A friend of mine came over to Iceland for a week, so I planned a road trip. This road trip does require an off-road-capable vehicle, like a Dacia Duster or larger. Dusters are really common rentals, and you can get ’em with pop-up tents on the roof, but I wouldn’t recommend that, so my recommendations also include hotels.
Day 1: Jet Lag Recovery
Odds are, you’re going to be coming off an overnight flight or a complicated series of flights. Land in Keflavik, the only real international airport in Iceland, and crash at a downtown Reykjavik hotel for a day. Walk around the city, get your legs underneath you.

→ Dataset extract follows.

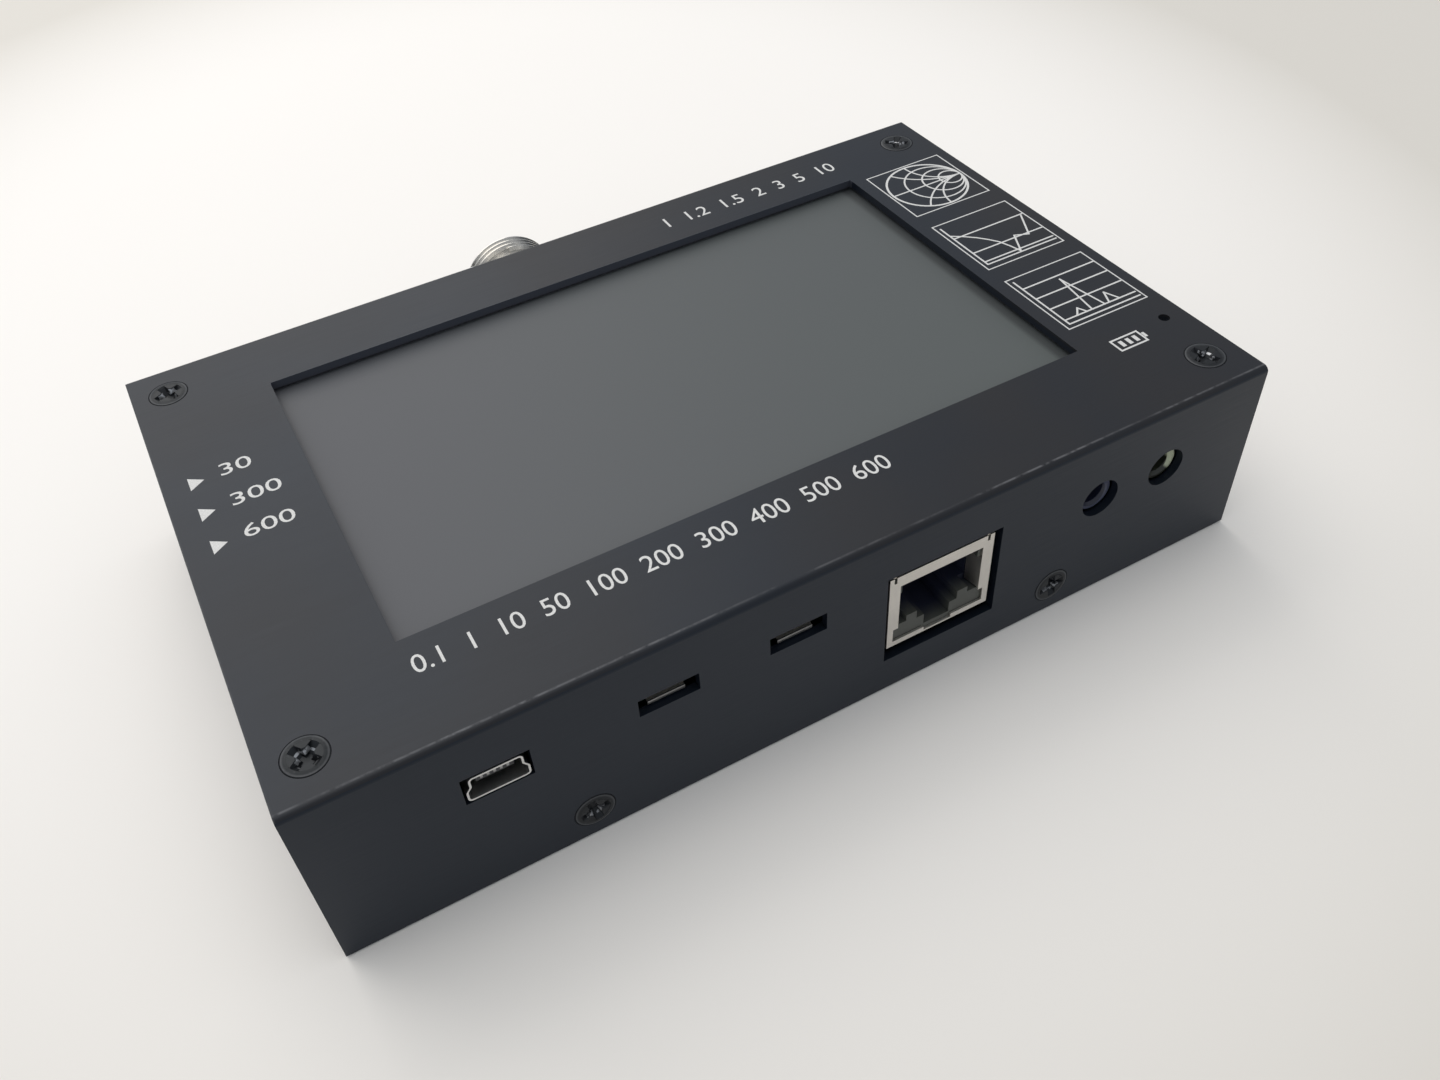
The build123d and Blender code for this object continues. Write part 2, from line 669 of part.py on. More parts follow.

Watch Justin Bieber’s I’ll Show You music video. It’s a preview for the sights you’re about to see.
Day 2: Waterfalls and Glaciers
Get an early start and drive towards the Fosshotel Glacier Lagoon, about 5 hours away altogether, but it won’t feel like 5 hours in the car because you’re going to make a few stops.
Along the way, stop at Seljalandsfoss, the most-photographed waterfall in Iceland. It’s visible along the Ring Road, and it’s only a minute’s drive off. It’s an easy walk, and as long as you’re there, also walk over to the left to the other waterfalls housed in a cave.
Get back in the car, and continue driving east. If you got a late start, stop for lunch at Halldórskaffi in Vik. Get the fish, whatever it is, no matter how tempting the hamburgers look. In Iceland, you should try the fish as often as you can, because it’s always local and never frozen.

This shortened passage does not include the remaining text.